■ Work required: All lines in which the word "json" occurs are to be extracted.

• • • • •

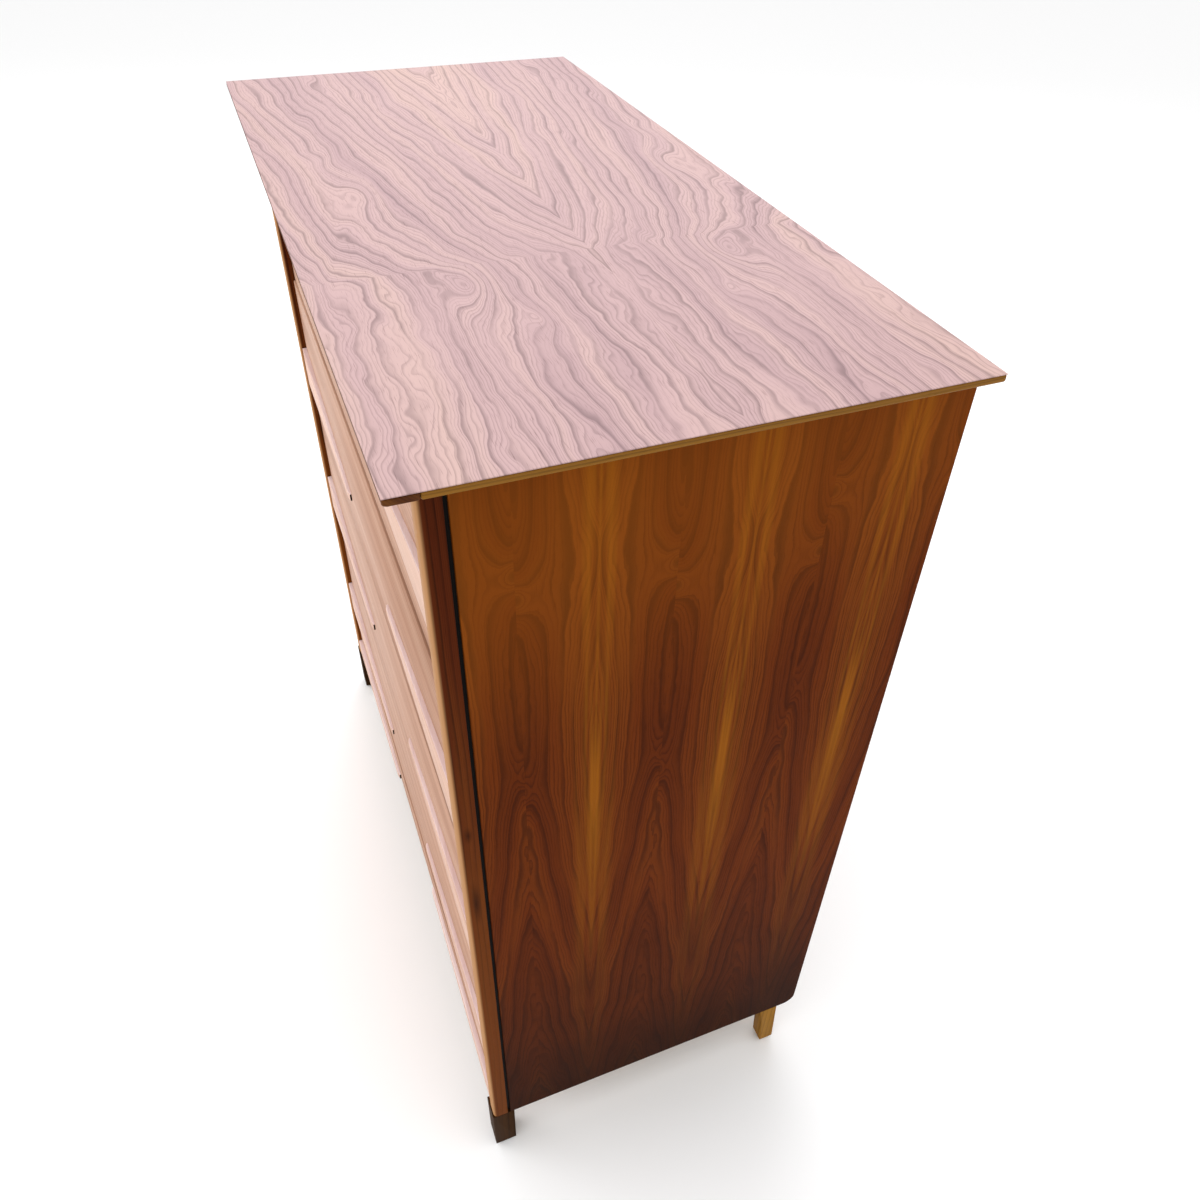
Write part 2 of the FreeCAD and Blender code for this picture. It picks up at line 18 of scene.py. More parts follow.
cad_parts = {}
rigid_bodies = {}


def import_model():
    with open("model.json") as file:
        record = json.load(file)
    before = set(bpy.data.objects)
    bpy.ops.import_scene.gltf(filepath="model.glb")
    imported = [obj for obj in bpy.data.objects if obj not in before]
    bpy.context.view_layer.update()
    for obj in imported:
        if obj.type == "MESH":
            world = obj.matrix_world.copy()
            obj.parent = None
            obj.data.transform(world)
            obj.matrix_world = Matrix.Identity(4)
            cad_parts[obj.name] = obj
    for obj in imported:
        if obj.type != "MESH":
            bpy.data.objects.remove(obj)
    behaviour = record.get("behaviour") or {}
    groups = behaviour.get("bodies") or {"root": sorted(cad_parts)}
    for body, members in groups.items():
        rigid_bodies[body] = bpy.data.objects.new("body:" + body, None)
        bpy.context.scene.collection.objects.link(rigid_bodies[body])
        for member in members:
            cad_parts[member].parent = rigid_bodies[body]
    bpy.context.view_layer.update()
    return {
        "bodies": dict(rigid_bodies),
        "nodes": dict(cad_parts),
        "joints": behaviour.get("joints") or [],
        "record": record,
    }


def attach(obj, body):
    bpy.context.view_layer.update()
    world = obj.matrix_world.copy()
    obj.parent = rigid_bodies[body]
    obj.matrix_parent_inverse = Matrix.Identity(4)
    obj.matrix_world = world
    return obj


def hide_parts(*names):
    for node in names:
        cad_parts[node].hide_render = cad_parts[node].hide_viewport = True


LOG = logging.getLogger("chest")
Point = tuple[float, float, float]
Colour = tuple[float, float, float]
Socket = bpy.types.NodeSocket
Value = Union[Socket, float, Sequence[float]]

CASE = "case"
DRAWERS = (1, 2, 3, 4)
LEG = 0.088  # from the floor to the case
BASE_RAIL = 0.050
LOWEST_GAP = LEG + BASE_RAIL  # under the lowest drawer
PITCH = 0.231  # from one drawer to the next
FACE = -0.196  # of the drawers, in Y
TOP_DRAWER_SETBACK = 0.0025
FIGURE_BASE = LEG - 0.050  # where the figure of sides and posts is measured from


class Side(Enum):
    """The two halves of the chest, with the sign of their X."""

    LEFT = -1
    RIGHT = 1

    @property
    def label(self) -> str:
        """The word used in the names of pieces."""
        return self.name.lower()


class Grain(Enum):
    """The way the grain of a solid piece runs."""

    ALONG_X = "x"
    ALONG_Y = "y"
    ALONG_Z = "z"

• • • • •

■ Result for this exercise:
    with open("model.json") as file:
        record = json.load(file)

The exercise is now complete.